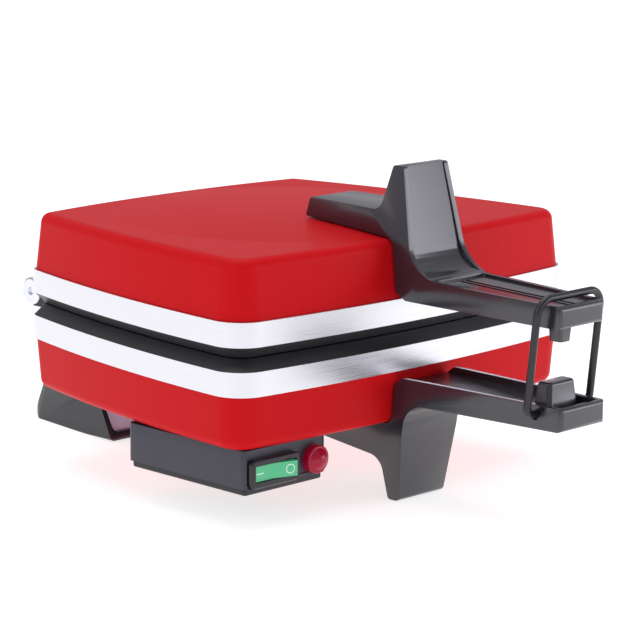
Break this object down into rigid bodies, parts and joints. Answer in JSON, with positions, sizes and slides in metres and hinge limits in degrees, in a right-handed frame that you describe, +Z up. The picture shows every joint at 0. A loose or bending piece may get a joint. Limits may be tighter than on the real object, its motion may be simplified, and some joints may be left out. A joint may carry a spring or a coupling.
{
  "type": "bubble waffle maker",
  "caption": "Countertop bubble waffle maker: red hinged halves with round-cell plates, long black handles held by a wire latch, rear foot and a control box.",
  "frame": {"origin": "on the table, in the middle of the whole object in X and Y", "axes": "+X to the user's right, +Y to the back (hinge side), +Z up"},
  "size_m": [0.229, 0.3464, 0.1593],
  "materials": {
    "red_paint": "satin gloss red enamel",
    "satin_aluminium": "satin",
    "plate_coating": "dark coated casting, satin",
    "heater_sheath": "dull, heat tinted",
    "inner_sheet": "mill finish",
    "fastener_steel": "zinc plated",
    "thermostat_body": "dark phenolic",
    "handle_black": "glossy black moulding",
    "bail_wire": "satin black",
    "foot_plastic": "glossy black moulding",
    "bright_bolt": "bright",
    "box_plastic": "dark grey, fine grain",
    "box_lid_plastic": "black, fine grain",
    "switch_frame_black": "glossy black",
    "rocker_green": "translucent green",
    "lamp_red": "translucent dark red",
    "gland_black": "matte black",
    "terminal_white": "matte off-white",
    "lead_sleeve": "silicone sleeve"
  },
  "bodies": {
    "base": {"lower_cover": "red_paint", "lower_band": "satin_aluminium", "lower_plate": "plate_coating", "lower_heater": "heater_sheath", "lower_heater_clamp": "inner_sheet", "lower_reflector": "inner_sheet", "lower_spacers": "fastener_steel", "lower_stack_screws": "fastener_steel", "lower_rim_screws": "fastener_steel", "thermostat": "thermostat_body", "lower_handle": "handle_black", "lower_handle_screws": "fastener_steel", "rear_foot": "foot_plastic", "rear_foot_screws": "fastener_steel", "hinge_bolts": "bright_bolt", "hinge_nuts": "fastener_steel", "control_box": "box_plastic", "control_box_lid": "box_lid_plastic", "box_lid_screws": "fastener_steel", "switch_frame": "switch_frame_black", "lamp_bezel": "lamp_red", "lamp_lens": "lamp_red", "cord_gland": "gland_black", "gland_nut": "gland_black", "terminal_block": "terminal_white", "internal_leads": "lead_sleeve"},
    "lid": {"upper_cover": "red_paint", "upper_band": "satin_aluminium", "upper_plate": "plate_coating", "upper_heater": "heater_sheath", "upper_heater_clamp": "inner_sheet", "upper_reflector": "inner_sheet", "upper_spacers": "fastener_steel", "upper_stack_screws": "fastener_steel", "upper_rim_screws": "fastener_steel", "safety_cutout": "thermostat_body", "upper_handle": "handle_black", "upper_handle_screws": "fastener_steel"},
    "latch": {"latch_bail": "bail_wire"},
    "rocker": {"switch_rocker": "rocker_green"}
  },
  "joints": [
    {"name": "lid_hinge", "type": "hinge", "parent": "base", "child": "lid", "pos_m": [0, 0.11458, 0.0829], "axis": [-1, 0, 0], "range_deg": [0, 180]},
    {"name": "latch_swing", "type": "hinge", "parent": "base", "child": "latch", "pos_m": [0, -0.15842, 0.0567], "axis": [1, 0, 0], "range_deg": [0, 160]},
    {"name": "rocker_tilt", "type": "hinge", "parent": "base", "child": "rocker", "pos_m": [-0.0874, -0.06252, 0.0261], "axis": [0, 0, 1], "range_deg": [0, 18]}
  ]
}
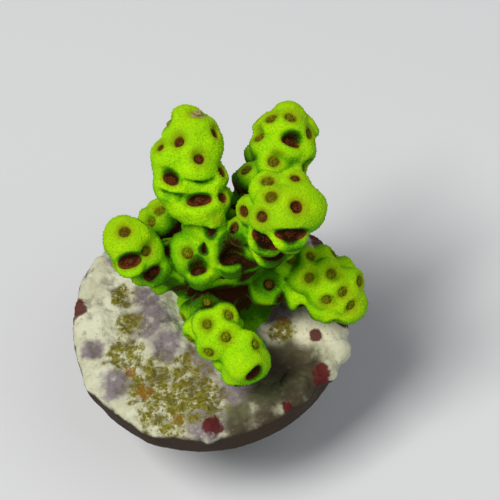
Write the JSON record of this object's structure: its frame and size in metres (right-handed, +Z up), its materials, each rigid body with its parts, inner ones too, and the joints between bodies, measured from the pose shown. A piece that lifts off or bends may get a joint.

→ WRITTEN EXERCISE
The records above are to be copied in full, exactly as written.

→ CORRECT ANSWER
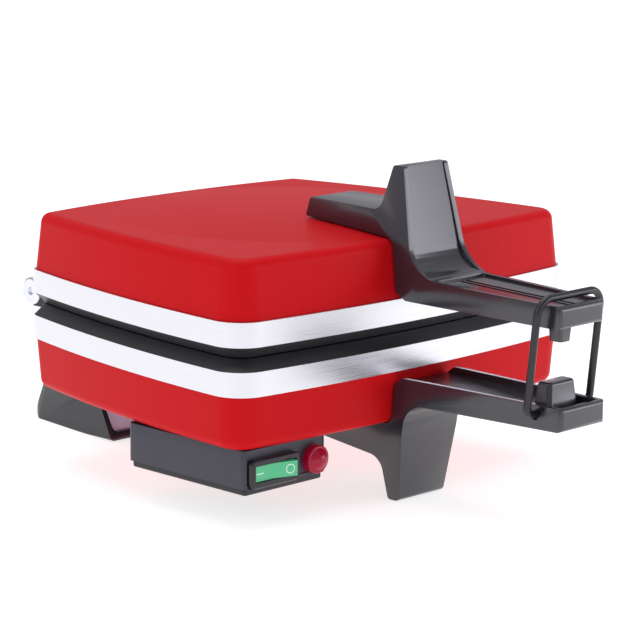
Break this object down into rigid bodies, parts and joints. Answer in JSON, with positions, sizes and slides in metres and hinge limits in degrees, in a right-handed frame that you describe, +Z up. The picture shows every joint at 0. A loose or bending piece may get a joint. Limits may be tighter than on the real object, its motion may be simplified, and some joints may be left out. A joint may carry a spring or a coupling.
{
  "type": "bubble waffle maker",
  "caption": "Countertop bubble waffle maker: red hinged halves with round-cell plates, long black handles held by a wire latch, rear foot and a control box.",
  "frame": {"origin": "on the table, in the middle of the whole object in X and Y", "axes": "+X to the user's right, +Y to the back (hinge side), +Z up"},
  "size_m": [0.229, 0.3464, 0.1593],
  "materials": {
    "red_paint": "satin gloss red enamel",
    "satin_aluminium": "satin",
    "plate_coating": "dark coated casting, satin",
    "heater_sheath": "dull, heat tinted",
    "inner_sheet": "mill finish",
    "fastener_steel": "zinc plated",
    "thermostat_body": "dark phenolic",
    "handle_black": "glossy black moulding",
    "bail_wire": "satin black",
    "foot_plastic": "glossy black moulding",
    "bright_bolt": "bright",
    "box_plastic": "dark grey, fine grain",
    "box_lid_plastic": "black, fine grain",
    "switch_frame_black": "glossy black",
    "rocker_green": "translucent green",
    "lamp_red": "translucent dark red",
    "gland_black": "matte black",
    "terminal_white": "matte off-white",
    "lead_sleeve": "silicone sleeve"
  },
  "bodies": {
    "base": {"lower_cover": "red_paint", "lower_band": "satin_aluminium", "lower_plate": "plate_coating", "lower_heater": "heater_sheath", "lower_heater_clamp": "inner_sheet", "lower_reflector": "inner_sheet", "lower_spacers": "fastener_steel", "lower_stack_screws": "fastener_steel", "lower_rim_screws": "fastener_steel", "thermostat": "thermostat_body", "lower_handle": "handle_black", "lower_handle_screws": "fastener_steel", "rear_foot": "foot_plastic", "rear_foot_screws": "fastener_steel", "hinge_bolts": "bright_bolt", "hinge_nuts": "fastener_steel", "control_box": "box_plastic", "control_box_lid": "box_lid_plastic", "box_lid_screws": "fastener_steel", "switch_frame": "switch_frame_black", "lamp_bezel": "lamp_red", "lamp_lens": "lamp_red", "cord_gland": "gland_black", "gland_nut": "gland_black", "terminal_block": "terminal_white", "internal_leads": "lead_sleeve"},
    "lid": {"upper_cover": "red_paint", "upper_band": "satin_aluminium", "upper_plate": "plate_coating", "upper_heater": "heater_sheath", "upper_heater_clamp": "inner_sheet", "upper_reflector": "inner_sheet", "upper_spacers": "fastener_steel", "upper_stack_screws": "fastener_steel", "upper_rim_screws": "fastener_steel", "safety_cutout": "thermostat_body", "upper_handle": "handle_black", "upper_handle_screws": "fastener_steel"},
    "latch": {"latch_bail": "bail_wire"},
    "rocker": {"switch_rocker": "rocker_green"}
  },
  "joints": [
    {"name": "lid_hinge", "type": "hinge", "parent": "base", "child": "lid", "pos_m": [0, 0.11458, 0.0829], "axis": [-1, 0, 0], "range_deg": [0, 180]},
    {"name": "latch_swing", "type": "hinge", "parent": "base", "child": "latch", "pos_m": [0, -0.15842, 0.0567], "axis": [1, 0, 0], "range_deg": [0, 160]},
    {"name": "rocker_tilt", "type": "hinge", "parent": "base", "child": "rocker", "pos_m": [-0.0874, -0.06252, 0.0261], "axis": [0, 0, 1], "range_deg": [0, 18]}
  ]
}
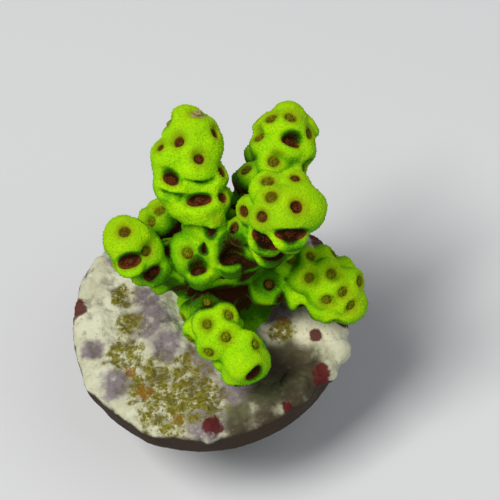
Write the JSON record of this object's structure: its frame and size in metres (right-handed, +Z up), its materials, each rigid body with its parts, inner ones too, and the joints between bodies, measured from the pose shown. A piece that lifts off or bends may get a joint.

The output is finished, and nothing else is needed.